A segunda metade do livro começa com o conto "Bucólica". Nele, descobre-se o motivo pela morte de uma menina. "Mata-pau", na sequência, faz uma relação entre a história de um tipo de árvore que mata outra planta e um homem que é assassinado por um semelhante. Em "Bocatorta", uma família entra na mata para ver pessoalmente o sujeito mais feio daquelas bandas. Em "O Comprador de Fazendas", conhecemos uma propriedade rural que leva a falência todos os seus donos. O último proprietário, porém, recebeu a visita de um fino rapaz da cidade muito interessado em comprar aquela fazenda por uma boa quantia. "O Estigma" apresenta a história do matrimônio de Fausto, rapaz formado na cidade. Ele se casa com uma mulher feia e má e vai viver no campo com ela.

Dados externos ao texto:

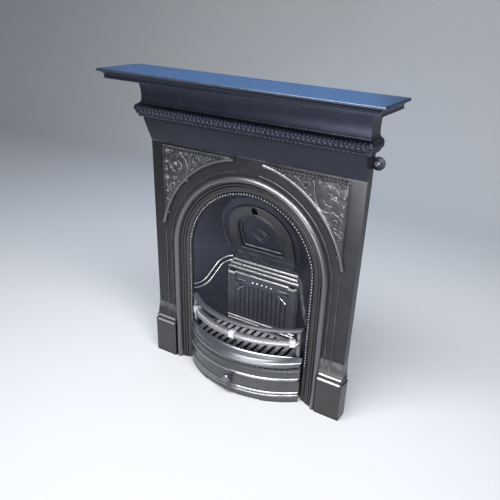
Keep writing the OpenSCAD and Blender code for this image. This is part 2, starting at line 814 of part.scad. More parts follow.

Em "Velha Praga" e "Urupês", os dois últimos contos, temos o surgimento da figura icônica de Jeca Tatu. Na penúltima história, temos o relato de como os caboclos utilizam indiscriminadamente as queimadas para preparar a terra, provocando danos ambientais e agrícolas. Em "Urupês", o autor narra o estilo de vida preguiçoso e extrativista de Jeca Tatu, o típico caipira do interior do país.
O primeiro aspecto que chama a atenção no livro "Urupês" é a linguagem utilizada. Tanto as personagens quanto o autor utilizam-se de palavras, expressões e gírias do interior do estado de São Paulo. Ler os contos é mergulhar na realidade e na oralidade caipira do início do século passado. Por causa disso, às vezes, a compreensão fica um pouco prejudicada para quem não está familiarizado a estes termos. Assim, é recomendável uma leitura atenta.
Outro elemento marcante é a visão negativa de Jeca Tatu que Monteiro Lobato faz neste primeiro livro. Jeca Tatu é descrito aqui como um homem preguiçoso, grosseiro, intelectualmente limitado e danoso para a economia e para o meio ambiente do país. Ele vive de extrair da natureza tudo o que precisa, não se preocupando em plantar e criar nada. Praticamente, exaure a terra e o lugar onde vive. Acabado os recursos, o caboclo se muda com a família para uma nova região, onde possa voltar a explorar intensamente. Além disso, Jeca Tatu é explorado politicamente pelos grandes fazendeiros da região. Tendo uma educação precária e sendo um homem desprovido de intelectualidade, o caipira se torna alvo fácil dos donos do poder local.
É verdade que ao longo dos anos e com a criação de novos contos sobre Jeca Tatu, Monteiro Lobato foi revertendo esta visão tão negativa do seu principal personagem. Ao final da carreira, o escritor já conseguia narrar elementos positivos do caráter de Jeca Tatu como sua honestidade e seu amor à família. As injustiças sociais e a exploração da mão de obra simples do campo também foram ressaltadas.
Jeca Tatu ficaria imortalizado no imaginário popular em 1959, quando Mazzaropi interpretou a personagem em filme escritor e dirigido por Milton Amaral. O longa-metragem foi um sucesso de público e até hoje é lembrado quando alguém faz menção ao caipira típico do interior.
"Urupês" é um livro gostoso de ler. É possível lê-lo em "uma batida só", em uma única tarde. Os contos possuem em média dez páginas. As tramas são centradas, principalmente, na complexidade das suas personagens e no cenário rural. Esta é uma ótima opção para quem deseja conhecer a realidade do interior do país durante os primeiros anos do século XX.